Studio album by Pentangle
- Released: 17 May 1968
- Recorded: February – March 1968
- Studio: IBC Studios and Olympic Sound Studio, London, England.
- Genre: Folk, folk rock
- Length: 30:52
- Label: Transatlantic
- Producer: Shel Talmy

Pentangle chronology
|  | The Pentangle (1968) | Sweet Child (1968) |

= The Pentangle (album) =

The Pentangle is the 1968 debut album of the band Pentangle: Terry Cox, Bert Jansch, Jacqui McShee, John Renbourn and Danny Thompson. It brought together their separate influences of folk, jazz, blues, early music and contemporary songwriting.

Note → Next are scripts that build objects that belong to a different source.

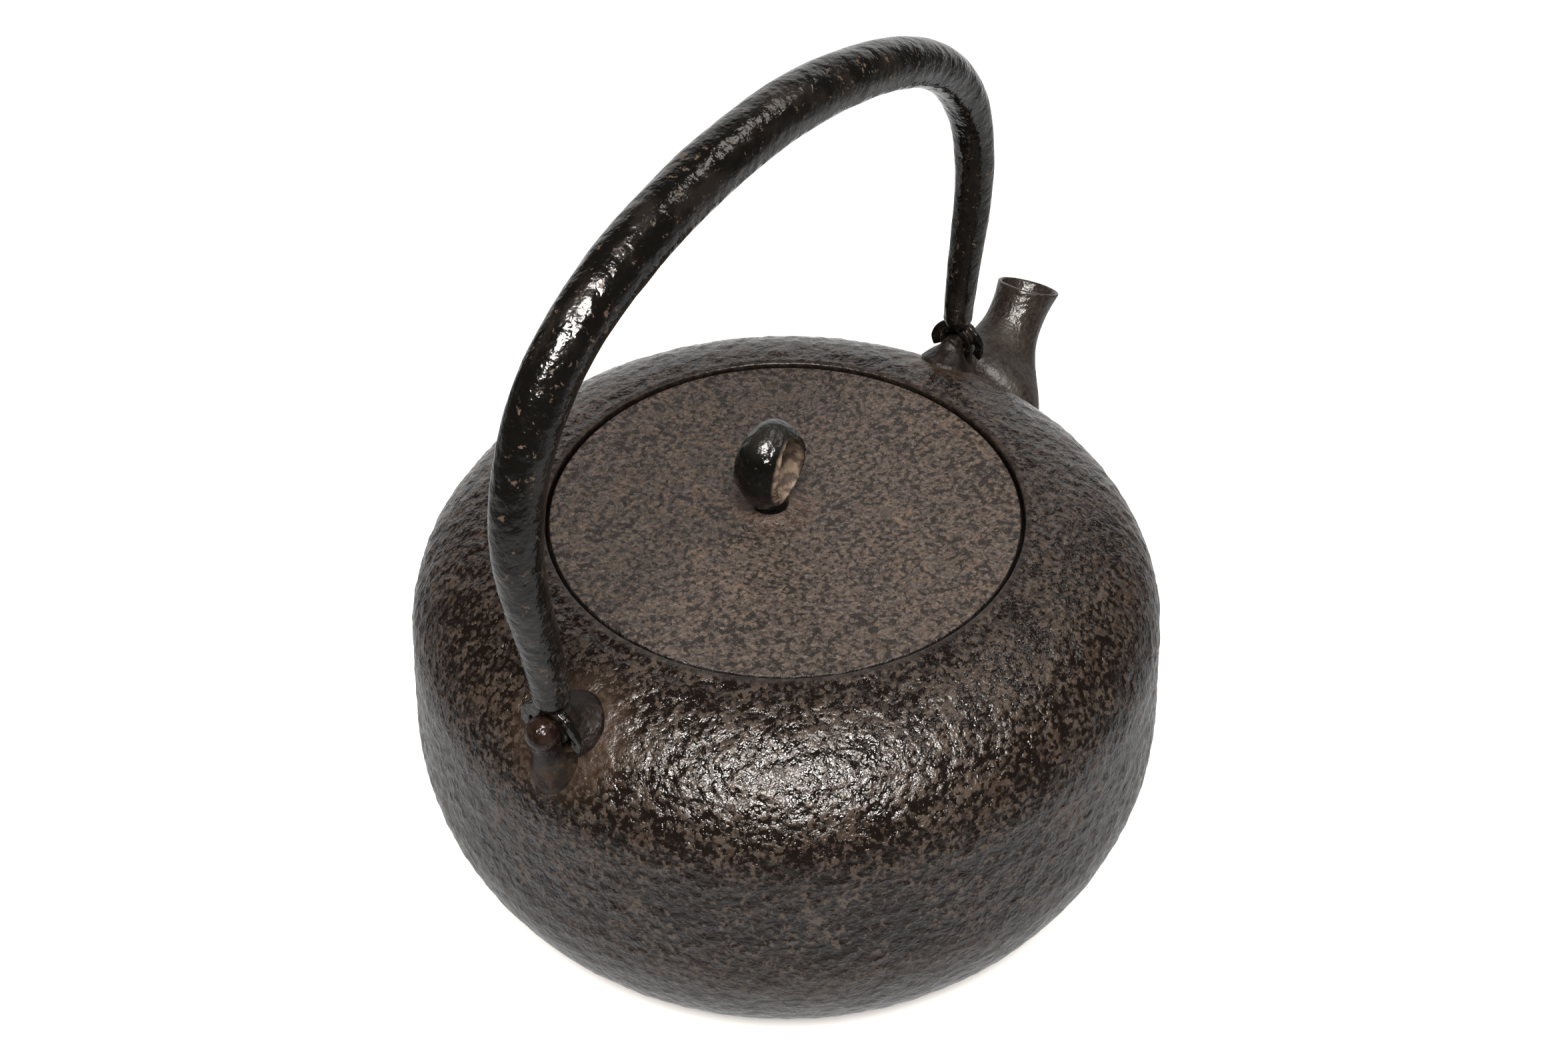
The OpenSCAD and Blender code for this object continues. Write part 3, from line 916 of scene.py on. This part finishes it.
def crescent_plate(x_low, x_high):
    """The crescent as a closed strip of boxes between its outer and inner edge."""
    outer, inner = crescent()
    count = len(outer)
    loops = [(outer, x_low), (outer, x_high), (inner, x_high), (inner, x_low)]
    points = np.array([[x, y, pivot_h + z] for loop, x in loops for y, z in loop])
    faces = []
    for i in range(count - 1):
        for k in range(4):
            a, b = k * count, (k + 1) % 4 * count
            faces.append([a + i, a + i + 1, b + i + 1, b + i])
    faces.append([0, count, 2 * count, 3 * count])
    faces.append([count - 1, 4 * count - 1, 3 * count - 1, 2 * count - 1])
    return points, faces


def hook_shank():
    """The bar that widens from the eye to the handle's tube and ends in a tang inside it."""
    tang_h = arch_h - pivot_h
    neck = [[0, 3.6], [1.7, 3.6], [2.5, 4.6], [3.2, 5.6], [LEG_R, 6.9]]
    tang = [[LEG_R + 0.05, tang_h + 0.6], [LEG_R - 0.6, tang_h + 1.5], [0, tang_h + 1.8]]
    points, faces = lathe(neck + tang, 48, (LEG_X, 0))
    return points + [0, 0, pivot_h], faces


def make_hook(name, side, material):
    eye = eye_plate(EYE_IN + SIDE_GAP, EYE_OUT - SIDE_GAP, EYE_R, EYE_HOLE_R)
    wings = crescent_plate(WING_IN, EYE_OUT - SIDE_GAP)
    obj = forge(name, [eye, wings, hook_shank()], 0.22, 4)
    points = points_of(obj)
    collar = smooth_step(arch_h - points[:, 2], 0.5, 3)
    push_out(obj, 0.08 * fractal(points, 3.5, 2) * collar)
    if side < 0:
        mirror_x(obj)
    hand_over(obj, "handle", [name.replace("_forging", "")], material)


# ---------------------------------------------------------------- stage, light and camera

FLOOR_HALF = 4000
WALL_R, WALL_H = 3900, 2500
LAMP_COLOUR = (1.0, 0.95, 0.90)
# Grey of the room by height, from straight down at -1 to straight up at 1.
ROOM_LIGHT = ((-1.0, 0.7757), (-0.55, 0.6206), (-0.2, 0.1551), (0.05, 0.0548), (1.0, 0.0411))
FAR_WALL = (0.82, 0.57, 0.0)                     # direction of the bright wall
FAR_WALL_GLOW = 0.85
CAMERA_AT = (-0.2045, -0.1422, 0.3018)
CAMERA_AIM = (0.0307, 0.0217, 0.0500)
CAMERA_ROLL = -0.5                               # degrees
CAMERA_LENS = 33.34


def make_floor():
    """Pale paper, with a faint glow of its own away from the kettle so that it stays even.
    Glossy surfaces look past it at the world, where only what lies near the kettle is bright."""
    corners = np.array([[-1, -1, 0], [1, -1, 0], [1, 1, 0], [-1, 1, 0]])
    floor = make_object("floor", corners * FLOOR_HALF, [[0, 1, 2, 3]])
    p = Paint("floor", Roughness=0.7, IOR=1.3, Emission_Color=(1, 1, 1, 1))
    shade = p.fade(p.lumps(400, detail=2), 0.3, 0.7)
    glow = p.fade_mm(p.axis_radius(), 130, 1300)
    p.feed(p.shader.inputs["Emission Strength"], glow)
    floor.data.materials.append(p.finish(p.blend(shade, (0.84, 0.84, 0.84), (0.86, 0.86, 0.86))))
    floor.visible_glossy = False


def make_backdrop():
    """A pale wall all round, far off, for the camera alone."""
    rows = resample([[WALL_R, -5], [WALL_R, WALL_H]], 500)
    wall = make_object("backdrop", *lathe(rows, 96))
    p = Paint("backdrop", Roughness=0.9, Emission_Color=(1, 1, 1, 1))
    glow = p.fade_mm(p.height(), 0, WALL_H, 1.0, 0.9)
    p.feed(p.shader.inputs["Emission Strength"], glow)
    wall.data.materials.append(p.finish())
    wall.visible_glossy = False
    wall.visible_diffuse = False
    wall.visible_shadow = False


def make_light(name, direction, distance, size, power, aim):
    """A soft rectangular lamp at a distance in metres from the aim, facing it.
    The direction is its azimuth from -Y and its elevation, in degrees."""
    data = bpy.data.lights.new(name, "AREA")
    data.shape = "RECTANGLE"
    data.size, data.size_y = size
    data.energy = power
    data.color = LAMP_COLOUR
    lamp = bpy.data.objects.new(name, data)
    azimuth, elevation = (math.radians(angle) for angle in direction)
    back = Vector((math.sin(azimuth) * math.cos(elevation), -math.cos(azimuth) * math.cos(elevation),
                   math.sin(elevation)))
    lamp.location = Vector(aim) + back * distance
    lamp.rotation_euler = back.to_track_quat("Z", "Y").to_euler()
    bpy.context.scene.collection.objects.link(lamp)
    return lamp


def room_grey(tree, place):
    """Brightness of the room by height: low down it is lit by the paper, higher up it is dim."""
    split = tree.nodes.new("ShaderNodeSeparateXYZ")
    tree.links.new(place, split.inputs[0])
    level = tree.nodes.new("ShaderNodeMapRange")
    tree.links.new(split.outputs["Z"], level.inputs["Value"])
    level.inputs["From Min"].default_value = -1
    ramp = tree.nodes.new("ShaderNodeValToRGB")
    tree.links.new(level.outputs["Result"], ramp.inputs[0])
    stops = ramp.color_ramp.elements
    while len(stops) < len(ROOM_LIGHT):
        stops.new(0.5)
    for stop, (height, grey) in zip(stops, ROOM_LIGHT):
        stop.position = (height + 1) / 2
        stop.color = (grey, grey, grey, 1)
    return ramp.outputs["Color"]


def far_wall_glow(tree, place):
    """Brightness of the pale wall behind the kettle, which fades out to either side."""
    ahead = tree.nodes.new("ShaderNodeVectorMath")
    ahead.operation = "DOT_PRODUCT"
    tree.links.new(place, ahead.inputs[0])
    ahead.inputs[1].default_value = FAR_WALL
    wall = tree.nodes.new("ShaderNodeMapRange")
    wall.interpolation_type = "SMOOTHSTEP"
    tree.links.new(ahead.outputs["Value"], wall.inputs["Value"])
    wall.inputs["From Min"].default_value = 0.62
    wall.inputs["From Max"].default_value = 0.95
    wall.inputs["To Max"].default_value = FAR_WALL_GLOW
    return wall.outputs["Result"]


def make_world():
    """A neutral grey room. The Math node adds its two brightnesses as single numbers."""
    world = bpy.data.worlds.new("studio")
    world.use_nodes = True
    tree = world.node_tree
    place = tree.nodes.new("ShaderNodeTexCoord").outputs["Generated"]
    both = tree.nodes.new("ShaderNodeMath")
    tree.links.new(room_grey(tree, place), both.inputs[0])
    tree.links.new(far_wall_glow(tree, place), both.inputs[1])
    tree.links.new(both.outputs[0], tree.nodes["Background"].inputs["Color"])
    bpy.context.scene.world = world


def make_camera():
    data = bpy.data.cameras.new("camera")
    data.sensor_width = 36
    data.lens = CAMERA_LENS
    data.clip_start = 0.01
    camera = bpy.data.objects.new("camera", data)
    camera.location = CAMERA_AT
    ahead = Vector(CAMERA_AIM) - camera.location
    roll = Quaternion((0, 0, 1), math.radians(CAMERA_ROLL))
    camera.rotation_mode = "QUATERNION"
    camera.rotation_quaternion = ahead.to_track_quat("-Z", "Y") @ roll
    bpy.context.scene.collection.objects.link(camera)
    bpy.context.scene.camera = camera


iron = handle_paint()
lug_iron = lug_paint()
knob_iron = knob_paint()
make_body(cast_body_paint())
make_spout(spout_paint())
make_lug("front_lug_casting", 1, lug_iron)
make_lug("rear_lug_casting", -1, lug_iron)
make_lid(cast_lid_paint())
make_knob(knob_iron)
make_washer(knob_iron)
make_handle(iron)
make_hook("front_hook_forging", 1, iron)
make_hook("rear_hook_forging", -1, iron)

make_floor()
make_backdrop()
make_world()
kettle_middle = (0, 0, rim_h / 2 * MM)
make_light("overhead_softbox", (-56, 60), 1.3, (0.62, 0.40), 40, kettle_middle)
make_light("side_fill", (57, 55), 1.3, (0.4, 0.4), 2.5, kettle_middle)
make_light("ceiling_bounce", (0, 90), 1.6, (2.2, 2.2), 6, kettle_middle).visible_glossy = False
make_camera()
bpy.context.scene.view_settings.view_transform = "Standard"
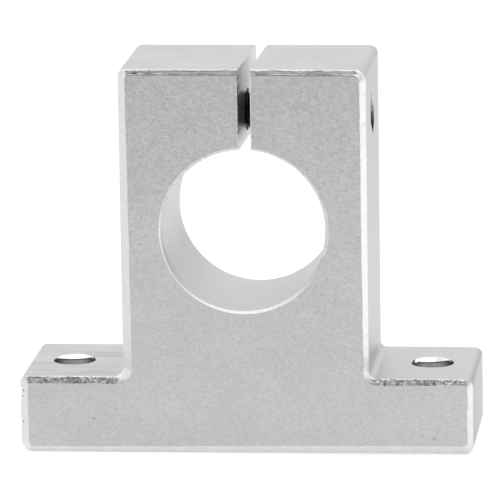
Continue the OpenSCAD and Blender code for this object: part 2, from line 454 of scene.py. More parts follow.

One of the band's most commercially successful albums, it reached number 21 in the British charts.

Professional ratings
Review scores
| Source | Rating |
| Allmusic |  |
| Rolling Stone | (positive) |
| Encyclopedia of Popular Music |  |

==Background==
By the time the album was produced, the members of Pentangle were already accomplished musicians, in their own fields, and had played together in various combinations. Jansch and Renbourn were recognised as solo artists and played together regularly, including their recording of the Bert and John album. McShee had sung folk and blues in pubs and clubs, and had recorded with Renbourn on Another Monday. Cox and Thompson were experienced session musicians and had played together in Alexis Korner's band. The album's liner notes were written by radio personality John Peel.

==Reception==
Richie Unterberger said of the album "If it was more a folk-jazz-blues stew than it was folk-rock, it certainly rocked with a beat, and was executed with vocal harmonies, vocal and instrumental solo trade-offs, and a daring, irreverent spirit that immediately connected with rock-oriented listeners. And rock listeners, rather than folk ones, probably comprised the majority of the Pentangle's audience." In his Allmusic retrospective review, Ronnie D. Lankford wrote, "There's something exciting about the first album of a band that goes on to greatness, and The Pentangle, by the group of the same name, is no different. Here, the listener witnesses the first studio work of a band struggling to get their essence down on vinyl... Equally comfortable with traditional songs, instrumentals, and originals, they made few missteps on their early albums."

==Track listing==

Side one
| No. | Title | Writer(s) | Length |
|---|---|---|---|
| 1. | "Let No Man Steal Your Thyme" | Traditional; arranged by Jansch, McShee and Cox | 2:37 |
| 2. | "Bells" | Pentangle | 3:52 |
| 3. | "Hear My Call" | The Staple Singers | 3:01 |
| 4. | "Pentangling" | Pentangle | 7:02 |

Side two
| No. | Title | Writer(s) | Length |
|---|---|---|---|
| 5. | "Mirage" | Bert Jansch | 2:00 |
| 6. | "Way Behind the Sun" | Traditional; arranged by Jansch, Thompson, McShee, Renbourn and Cox | 3:01 |
| 7. | "Bruton Town" | Traditional; arranged by Jansch, Thompson, McShee, Renbourn and Cox | 5:05 |
| 8. | "Waltz" | Pentangle | 4:54 |

==Personnel==
- Pentangle
- Jacqui McShee – vocals
- Bert Jansch – acoustic guitar, vocals
- John Renbourn – acoustic guitar, vocals
- Danny Thompson – double bass
- Terry Cox – drums, vocals
- Technical
- John Peel – sleeve notes
- Robert Dowling – cover photography

==Released versions==

The Pentangle album was released in the UK as an LP as Transatlantic TRA162 on 17 May 1968. The U.S. version was also released in 1968 as Reprise RSLP63 15. A CD version was released as Transatlantic TACD 9.00549 O and a digitally remastered version as Castle CMRCD131, in 2001. The digitally remastered version includes some additional tracks: "Koan", "The Wheel", "Casbah" and four alternate takes of other album tracks.